Pull each line containing "joints" out of the data and copy it.

##########

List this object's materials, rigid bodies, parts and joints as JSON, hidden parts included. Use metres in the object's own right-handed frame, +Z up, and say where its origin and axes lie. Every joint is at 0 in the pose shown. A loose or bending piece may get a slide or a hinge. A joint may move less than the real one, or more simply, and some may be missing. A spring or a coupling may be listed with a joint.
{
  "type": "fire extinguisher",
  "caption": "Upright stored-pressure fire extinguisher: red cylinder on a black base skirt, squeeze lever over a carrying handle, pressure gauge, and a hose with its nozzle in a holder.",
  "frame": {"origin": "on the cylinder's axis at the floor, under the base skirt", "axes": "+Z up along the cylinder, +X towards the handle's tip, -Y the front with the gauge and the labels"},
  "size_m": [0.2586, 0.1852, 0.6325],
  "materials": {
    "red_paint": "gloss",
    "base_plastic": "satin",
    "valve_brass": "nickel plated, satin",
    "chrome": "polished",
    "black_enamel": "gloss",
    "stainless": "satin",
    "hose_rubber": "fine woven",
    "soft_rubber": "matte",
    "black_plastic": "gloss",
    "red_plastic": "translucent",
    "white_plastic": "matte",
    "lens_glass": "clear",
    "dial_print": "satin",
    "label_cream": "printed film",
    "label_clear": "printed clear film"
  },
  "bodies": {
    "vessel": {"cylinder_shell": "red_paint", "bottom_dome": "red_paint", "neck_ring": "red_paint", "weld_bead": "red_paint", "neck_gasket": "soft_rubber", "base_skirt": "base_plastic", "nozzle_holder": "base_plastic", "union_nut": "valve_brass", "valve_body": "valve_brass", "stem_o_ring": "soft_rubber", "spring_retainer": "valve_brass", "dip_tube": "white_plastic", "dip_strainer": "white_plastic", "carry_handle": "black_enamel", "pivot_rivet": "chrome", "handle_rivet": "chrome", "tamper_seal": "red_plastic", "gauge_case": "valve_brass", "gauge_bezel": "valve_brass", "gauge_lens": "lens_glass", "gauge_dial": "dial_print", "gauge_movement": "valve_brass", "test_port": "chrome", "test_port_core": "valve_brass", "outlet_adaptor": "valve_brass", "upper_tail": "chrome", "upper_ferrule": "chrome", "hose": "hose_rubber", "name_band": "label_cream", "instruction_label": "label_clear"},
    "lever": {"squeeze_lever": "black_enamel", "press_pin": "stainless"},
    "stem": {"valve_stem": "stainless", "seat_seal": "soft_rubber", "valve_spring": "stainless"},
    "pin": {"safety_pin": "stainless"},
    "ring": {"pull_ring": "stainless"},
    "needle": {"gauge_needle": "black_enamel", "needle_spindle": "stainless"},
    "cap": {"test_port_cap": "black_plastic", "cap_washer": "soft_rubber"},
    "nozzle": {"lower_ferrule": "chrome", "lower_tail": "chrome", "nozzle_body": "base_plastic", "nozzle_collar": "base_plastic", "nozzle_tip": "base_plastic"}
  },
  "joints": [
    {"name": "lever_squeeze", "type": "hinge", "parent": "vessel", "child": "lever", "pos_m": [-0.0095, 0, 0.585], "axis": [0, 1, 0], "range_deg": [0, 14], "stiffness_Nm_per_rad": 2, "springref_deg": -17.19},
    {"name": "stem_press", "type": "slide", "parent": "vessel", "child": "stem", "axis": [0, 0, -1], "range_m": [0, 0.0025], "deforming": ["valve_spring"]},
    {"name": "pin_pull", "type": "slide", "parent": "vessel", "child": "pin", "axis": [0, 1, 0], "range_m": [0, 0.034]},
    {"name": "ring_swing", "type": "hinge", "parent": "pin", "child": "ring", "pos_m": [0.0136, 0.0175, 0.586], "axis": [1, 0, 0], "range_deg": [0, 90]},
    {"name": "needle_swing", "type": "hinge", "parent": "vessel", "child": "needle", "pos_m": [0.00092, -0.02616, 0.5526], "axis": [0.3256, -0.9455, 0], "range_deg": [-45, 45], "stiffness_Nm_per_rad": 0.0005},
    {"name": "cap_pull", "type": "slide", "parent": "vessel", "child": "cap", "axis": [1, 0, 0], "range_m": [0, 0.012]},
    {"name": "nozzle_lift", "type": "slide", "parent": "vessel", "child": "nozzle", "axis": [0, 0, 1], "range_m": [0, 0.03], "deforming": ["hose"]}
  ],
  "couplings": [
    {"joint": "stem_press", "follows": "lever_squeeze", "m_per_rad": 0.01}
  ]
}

##########

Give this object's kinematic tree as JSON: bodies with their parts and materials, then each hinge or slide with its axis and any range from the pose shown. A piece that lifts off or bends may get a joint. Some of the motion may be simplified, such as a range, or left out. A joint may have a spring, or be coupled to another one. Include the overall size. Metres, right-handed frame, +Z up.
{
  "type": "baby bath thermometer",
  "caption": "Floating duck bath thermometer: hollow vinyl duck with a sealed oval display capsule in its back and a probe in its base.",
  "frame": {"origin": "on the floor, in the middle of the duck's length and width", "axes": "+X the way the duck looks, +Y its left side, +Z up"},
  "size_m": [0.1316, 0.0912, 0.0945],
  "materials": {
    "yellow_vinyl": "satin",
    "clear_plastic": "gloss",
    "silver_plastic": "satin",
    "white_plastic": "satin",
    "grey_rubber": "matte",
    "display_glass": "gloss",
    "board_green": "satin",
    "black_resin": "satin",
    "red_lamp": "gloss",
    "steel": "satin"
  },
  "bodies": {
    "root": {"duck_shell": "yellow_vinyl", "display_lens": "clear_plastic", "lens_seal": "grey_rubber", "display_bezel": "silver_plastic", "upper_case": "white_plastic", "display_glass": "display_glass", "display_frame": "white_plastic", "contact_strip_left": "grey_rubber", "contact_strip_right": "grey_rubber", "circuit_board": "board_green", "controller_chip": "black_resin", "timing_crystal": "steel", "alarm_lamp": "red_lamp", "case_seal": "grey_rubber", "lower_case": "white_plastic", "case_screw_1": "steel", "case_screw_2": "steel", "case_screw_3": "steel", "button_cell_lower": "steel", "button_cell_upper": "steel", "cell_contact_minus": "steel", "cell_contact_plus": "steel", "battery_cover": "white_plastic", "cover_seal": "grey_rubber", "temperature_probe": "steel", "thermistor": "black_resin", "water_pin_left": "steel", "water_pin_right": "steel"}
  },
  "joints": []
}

##########

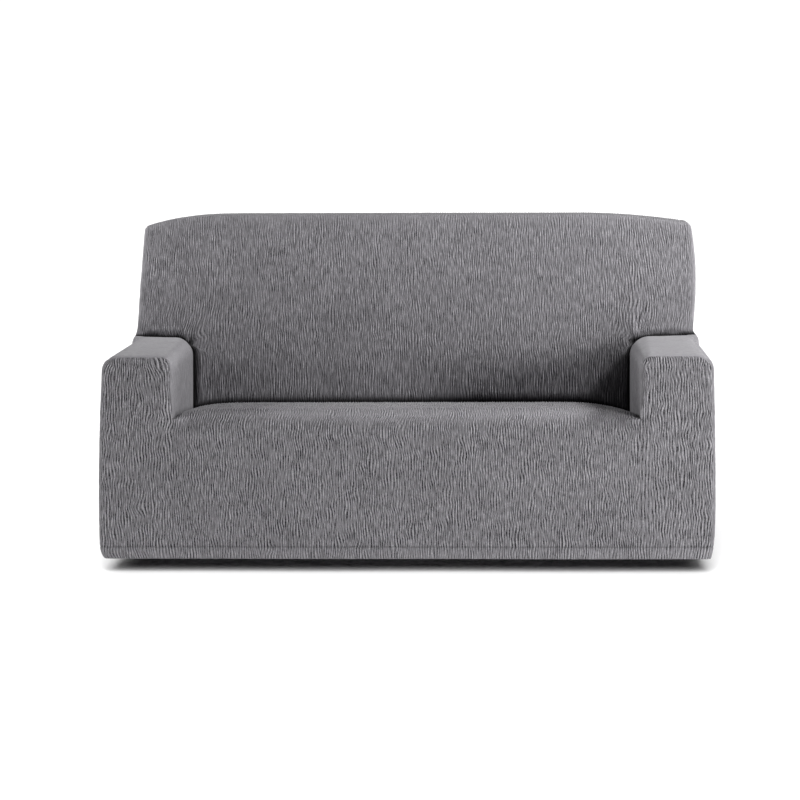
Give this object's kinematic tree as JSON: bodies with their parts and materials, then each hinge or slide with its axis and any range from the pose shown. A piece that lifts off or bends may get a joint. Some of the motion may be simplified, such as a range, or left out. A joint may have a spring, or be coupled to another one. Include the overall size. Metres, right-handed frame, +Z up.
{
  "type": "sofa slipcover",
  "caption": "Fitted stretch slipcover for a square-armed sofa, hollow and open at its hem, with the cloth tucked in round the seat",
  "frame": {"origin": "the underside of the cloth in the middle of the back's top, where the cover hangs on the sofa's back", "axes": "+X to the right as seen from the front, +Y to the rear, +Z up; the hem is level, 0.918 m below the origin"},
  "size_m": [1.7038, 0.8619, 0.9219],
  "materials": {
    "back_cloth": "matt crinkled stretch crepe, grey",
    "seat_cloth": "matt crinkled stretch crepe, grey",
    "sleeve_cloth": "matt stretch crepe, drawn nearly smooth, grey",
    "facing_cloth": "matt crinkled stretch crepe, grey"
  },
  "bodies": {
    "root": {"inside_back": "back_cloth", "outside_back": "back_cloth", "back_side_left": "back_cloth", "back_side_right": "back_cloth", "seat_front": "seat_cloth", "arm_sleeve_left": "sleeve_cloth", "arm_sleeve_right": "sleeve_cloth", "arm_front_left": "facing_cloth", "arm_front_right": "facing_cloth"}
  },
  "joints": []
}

##########

> RESULT BELOW
List this object's materials, rigid bodies, parts and joints as JSON, hidden parts included. Use metres in the object's own right-handed frame, +Z up, and say where its origin and axes lie. Every joint is at 0 in the pose shown. A loose or bending piece may get a slide or a hinge. A joint may move less than the real one, or more simply, and some may be missing. A spring or a coupling may be listed with a joint.
  "joints": [
  "joints": []
  "joints": []